◆ What to do
Each line below is to be written out in full, exactly as shown.

◆ Data
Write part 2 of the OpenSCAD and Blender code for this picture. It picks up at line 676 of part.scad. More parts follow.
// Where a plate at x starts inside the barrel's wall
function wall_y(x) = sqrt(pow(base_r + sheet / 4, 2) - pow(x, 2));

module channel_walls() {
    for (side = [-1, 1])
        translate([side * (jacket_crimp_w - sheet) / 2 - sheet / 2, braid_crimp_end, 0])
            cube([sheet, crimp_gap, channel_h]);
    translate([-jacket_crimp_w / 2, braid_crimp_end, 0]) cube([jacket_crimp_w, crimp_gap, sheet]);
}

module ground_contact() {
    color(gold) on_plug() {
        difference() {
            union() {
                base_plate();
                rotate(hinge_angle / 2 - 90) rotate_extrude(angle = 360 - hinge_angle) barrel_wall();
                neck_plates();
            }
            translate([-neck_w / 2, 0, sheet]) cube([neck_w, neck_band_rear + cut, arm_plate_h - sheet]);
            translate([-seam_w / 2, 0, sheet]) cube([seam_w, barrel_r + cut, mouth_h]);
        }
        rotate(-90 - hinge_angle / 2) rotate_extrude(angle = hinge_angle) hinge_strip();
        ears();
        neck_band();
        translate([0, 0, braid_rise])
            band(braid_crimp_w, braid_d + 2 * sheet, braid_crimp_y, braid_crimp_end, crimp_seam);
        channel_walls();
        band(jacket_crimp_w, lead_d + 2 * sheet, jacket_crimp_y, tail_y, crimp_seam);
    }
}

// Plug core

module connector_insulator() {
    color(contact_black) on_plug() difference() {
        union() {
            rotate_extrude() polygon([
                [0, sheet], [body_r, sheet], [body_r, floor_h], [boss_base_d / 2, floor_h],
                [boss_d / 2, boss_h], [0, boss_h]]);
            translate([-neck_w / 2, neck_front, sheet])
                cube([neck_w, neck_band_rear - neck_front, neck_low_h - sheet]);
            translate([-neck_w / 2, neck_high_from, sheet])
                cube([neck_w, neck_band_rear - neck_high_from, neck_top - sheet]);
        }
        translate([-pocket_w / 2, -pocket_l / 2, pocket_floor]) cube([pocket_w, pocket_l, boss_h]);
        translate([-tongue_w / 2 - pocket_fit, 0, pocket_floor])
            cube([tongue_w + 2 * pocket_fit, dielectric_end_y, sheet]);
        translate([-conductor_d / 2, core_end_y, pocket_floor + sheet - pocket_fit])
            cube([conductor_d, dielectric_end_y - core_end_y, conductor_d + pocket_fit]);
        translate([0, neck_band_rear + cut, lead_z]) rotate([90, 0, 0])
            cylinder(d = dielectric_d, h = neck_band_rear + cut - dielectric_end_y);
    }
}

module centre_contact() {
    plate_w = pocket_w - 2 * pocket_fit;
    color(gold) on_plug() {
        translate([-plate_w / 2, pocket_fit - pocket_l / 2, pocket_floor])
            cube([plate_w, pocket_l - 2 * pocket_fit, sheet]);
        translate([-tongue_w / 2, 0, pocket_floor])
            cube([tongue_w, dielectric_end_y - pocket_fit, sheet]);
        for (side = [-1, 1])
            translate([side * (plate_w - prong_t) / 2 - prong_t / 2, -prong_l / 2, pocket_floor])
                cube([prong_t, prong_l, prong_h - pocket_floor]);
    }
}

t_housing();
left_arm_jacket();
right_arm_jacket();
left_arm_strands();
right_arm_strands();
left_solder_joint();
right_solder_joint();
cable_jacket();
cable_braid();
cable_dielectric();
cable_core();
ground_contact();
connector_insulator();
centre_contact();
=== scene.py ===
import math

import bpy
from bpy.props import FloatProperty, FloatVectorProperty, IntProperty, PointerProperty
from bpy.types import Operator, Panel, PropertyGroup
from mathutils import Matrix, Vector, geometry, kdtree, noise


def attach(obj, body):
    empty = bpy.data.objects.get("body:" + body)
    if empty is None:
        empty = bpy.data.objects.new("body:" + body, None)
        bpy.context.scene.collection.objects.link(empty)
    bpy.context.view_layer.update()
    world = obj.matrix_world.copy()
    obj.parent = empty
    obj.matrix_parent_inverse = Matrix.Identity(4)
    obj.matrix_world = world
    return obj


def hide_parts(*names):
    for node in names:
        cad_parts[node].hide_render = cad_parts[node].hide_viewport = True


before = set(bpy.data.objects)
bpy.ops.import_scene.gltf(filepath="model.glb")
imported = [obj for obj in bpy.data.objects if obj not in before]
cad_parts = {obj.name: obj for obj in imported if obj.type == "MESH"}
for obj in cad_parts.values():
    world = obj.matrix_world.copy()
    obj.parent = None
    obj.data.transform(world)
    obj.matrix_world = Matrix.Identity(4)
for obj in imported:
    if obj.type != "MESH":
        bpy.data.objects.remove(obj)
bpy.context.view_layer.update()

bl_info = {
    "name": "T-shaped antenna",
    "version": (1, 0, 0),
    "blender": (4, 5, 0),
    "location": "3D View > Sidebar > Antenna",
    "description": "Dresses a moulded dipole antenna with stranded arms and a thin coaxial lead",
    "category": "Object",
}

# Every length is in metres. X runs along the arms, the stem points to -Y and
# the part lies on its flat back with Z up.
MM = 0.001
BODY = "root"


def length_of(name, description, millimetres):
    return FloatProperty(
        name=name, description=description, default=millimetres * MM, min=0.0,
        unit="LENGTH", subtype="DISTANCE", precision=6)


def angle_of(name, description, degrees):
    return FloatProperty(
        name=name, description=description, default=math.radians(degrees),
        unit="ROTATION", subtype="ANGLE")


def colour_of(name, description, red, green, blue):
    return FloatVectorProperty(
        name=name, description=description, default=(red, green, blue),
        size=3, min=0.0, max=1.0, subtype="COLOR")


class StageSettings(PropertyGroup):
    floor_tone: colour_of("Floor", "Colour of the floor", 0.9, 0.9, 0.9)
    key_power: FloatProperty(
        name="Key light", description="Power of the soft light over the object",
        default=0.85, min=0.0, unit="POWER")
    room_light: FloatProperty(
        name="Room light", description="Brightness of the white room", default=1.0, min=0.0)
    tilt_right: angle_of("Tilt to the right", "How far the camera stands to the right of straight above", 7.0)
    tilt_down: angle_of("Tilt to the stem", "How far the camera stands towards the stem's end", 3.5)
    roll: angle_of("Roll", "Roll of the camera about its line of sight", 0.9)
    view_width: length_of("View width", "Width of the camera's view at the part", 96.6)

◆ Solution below
Write part 2 of the OpenSCAD and Blender code for this picture. It picks up at line 676 of part.scad. More parts follow.
// Where a plate at x starts inside the barrel's wall
function wall_y(x) = sqrt(pow(base_r + sheet / 4, 2) - pow(x, 2));

module channel_walls() {
    for (side = [-1, 1])
        translate([side * (jacket_crimp_w - sheet) / 2 - sheet / 2, braid_crimp_end, 0])
            cube([sheet, crimp_gap, channel_h]);
    translate([-jacket_crimp_w / 2, braid_crimp_end, 0]) cube([jacket_crimp_w, crimp_gap, sheet]);
}

module ground_contact() {
    color(gold) on_plug() {
        difference() {
            union() {
                base_plate();
                rotate(hinge_angle / 2 - 90) rotate_extrude(angle = 360 - hinge_angle) barrel_wall();
                neck_plates();
            }
            translate([-neck_w / 2, 0, sheet]) cube([neck_w, neck_band_rear + cut, arm_plate_h - sheet]);
            translate([-seam_w / 2, 0, sheet]) cube([seam_w, barrel_r + cut, mouth_h]);
        }
        rotate(-90 - hinge_angle / 2) rotate_extrude(angle = hinge_angle) hinge_strip();
        ears();
        neck_band();
        translate([0, 0, braid_rise])
            band(braid_crimp_w, braid_d + 2 * sheet, braid_crimp_y, braid_crimp_end, crimp_seam);
        channel_walls();
        band(jacket_crimp_w, lead_d + 2 * sheet, jacket_crimp_y, tail_y, crimp_seam);
    }
}

// Plug core

module connector_insulator() {
    color(contact_black) on_plug() difference() {
        union() {
            rotate_extrude() polygon([
                [0, sheet], [body_r, sheet], [body_r, floor_h], [boss_base_d / 2, floor_h],
                [boss_d / 2, boss_h], [0, boss_h]]);
            translate([-neck_w / 2, neck_front, sheet])
                cube([neck_w, neck_band_rear - neck_front, neck_low_h - sheet]);
            translate([-neck_w / 2, neck_high_from, sheet])
                cube([neck_w, neck_band_rear - neck_high_from, neck_top - sheet]);
        }
        translate([-pocket_w / 2, -pocket_l / 2, pocket_floor]) cube([pocket_w, pocket_l, boss_h]);
        translate([-tongue_w / 2 - pocket_fit, 0, pocket_floor])
            cube([tongue_w + 2 * pocket_fit, dielectric_end_y, sheet]);
        translate([-conductor_d / 2, core_end_y, pocket_floor + sheet - pocket_fit])
            cube([conductor_d, dielectric_end_y - core_end_y, conductor_d + pocket_fit]);
        translate([0, neck_band_rear + cut, lead_z]) rotate([90, 0, 0])
            cylinder(d = dielectric_d, h = neck_band_rear + cut - dielectric_end_y);
    }
}

module centre_contact() {
    plate_w = pocket_w - 2 * pocket_fit;
    color(gold) on_plug() {
        translate([-plate_w / 2, pocket_fit - pocket_l / 2, pocket_floor])
            cube([plate_w, pocket_l - 2 * pocket_fit, sheet]);
        translate([-tongue_w / 2, 0, pocket_floor])
            cube([tongue_w, dielectric_end_y - pocket_fit, sheet]);
        for (side = [-1, 1])
            translate([side * (plate_w - prong_t) / 2 - prong_t / 2, -prong_l / 2, pocket_floor])
                cube([prong_t, prong_l, prong_h - pocket_floor]);
    }
}

t_housing();
left_arm_jacket();
right_arm_jacket();
left_arm_strands();
right_arm_strands();
left_solder_joint();
right_solder_joint();
cable_jacket();
cable_braid();
cable_dielectric();
cable_core();
ground_contact();
connector_insulator();
centre_contact();
=== scene.py ===
import math

import bpy
from bpy.props import FloatProperty, FloatVectorProperty, IntProperty, PointerProperty
from bpy.types import Operator, Panel, PropertyGroup
from mathutils import Matrix, Vector, geometry, kdtree, noise


def attach(obj, body):
    empty = bpy.data.objects.get("body:" + body)
    if empty is None:
        empty = bpy.data.objects.new("body:" + body, None)
        bpy.context.scene.collection.objects.link(empty)
    bpy.context.view_layer.update()
    world = obj.matrix_world.copy()
    obj.parent = empty
    obj.matrix_parent_inverse = Matrix.Identity(4)
    obj.matrix_world = world
    return obj


def hide_parts(*names):
    for node in names:
        cad_parts[node].hide_render = cad_parts[node].hide_viewport = True


before = set(bpy.data.objects)
bpy.ops.import_scene.gltf(filepath="model.glb")
imported = [obj for obj in bpy.data.objects if obj not in before]
cad_parts = {obj.name: obj for obj in imported if obj.type == "MESH"}
for obj in cad_parts.values():
    world = obj.matrix_world.copy()
    obj.parent = None
    obj.data.transform(world)
    obj.matrix_world = Matrix.Identity(4)
for obj in imported:
    if obj.type != "MESH":
        bpy.data.objects.remove(obj)
bpy.context.view_layer.update()

bl_info = {
    "name": "T-shaped antenna",
    "version": (1, 0, 0),
    "blender": (4, 5, 0),
    "location": "3D View > Sidebar > Antenna",
    "description": "Dresses a moulded dipole antenna with stranded arms and a thin coaxial lead",
    "category": "Object",
}

# Every length is in metres. X runs along the arms, the stem points to -Y and
# the part lies on its flat back with Z up.
MM = 0.001
BODY = "root"


def length_of(name, description, millimetres):
    return FloatProperty(
        name=name, description=description, default=millimetres * MM, min=0.0,
        unit="LENGTH", subtype="DISTANCE", precision=6)


def angle_of(name, description, degrees):
    return FloatProperty(
        name=name, description=description, default=math.radians(degrees),
        unit="ROTATION", subtype="ANGLE")


def colour_of(name, description, red, green, blue):
    return FloatVectorProperty(
        name=name, description=description, default=(red, green, blue),
        size=3, min=0.0, max=1.0, subtype="COLOR")


class StageSettings(PropertyGroup):
    floor_tone: colour_of("Floor", "Colour of the floor", 0.9, 0.9, 0.9)
    key_power: FloatProperty(
        name="Key light", description="Power of the soft light over the object",
        default=0.85, min=0.0, unit="POWER")
    room_light: FloatProperty(
        name="Room light", description="Brightness of the white room", default=1.0, min=0.0)
    tilt_right: angle_of("Tilt to the right", "How far the camera stands to the right of straight above", 7.0)
    tilt_down: angle_of("Tilt to the stem", "How far the camera stands towards the stem's end", 3.5)
    roll: angle_of("Roll", "Roll of the camera about its line of sight", 0.9)
    view_width: length_of("View width", "Width of the camera's view at the part", 96.6)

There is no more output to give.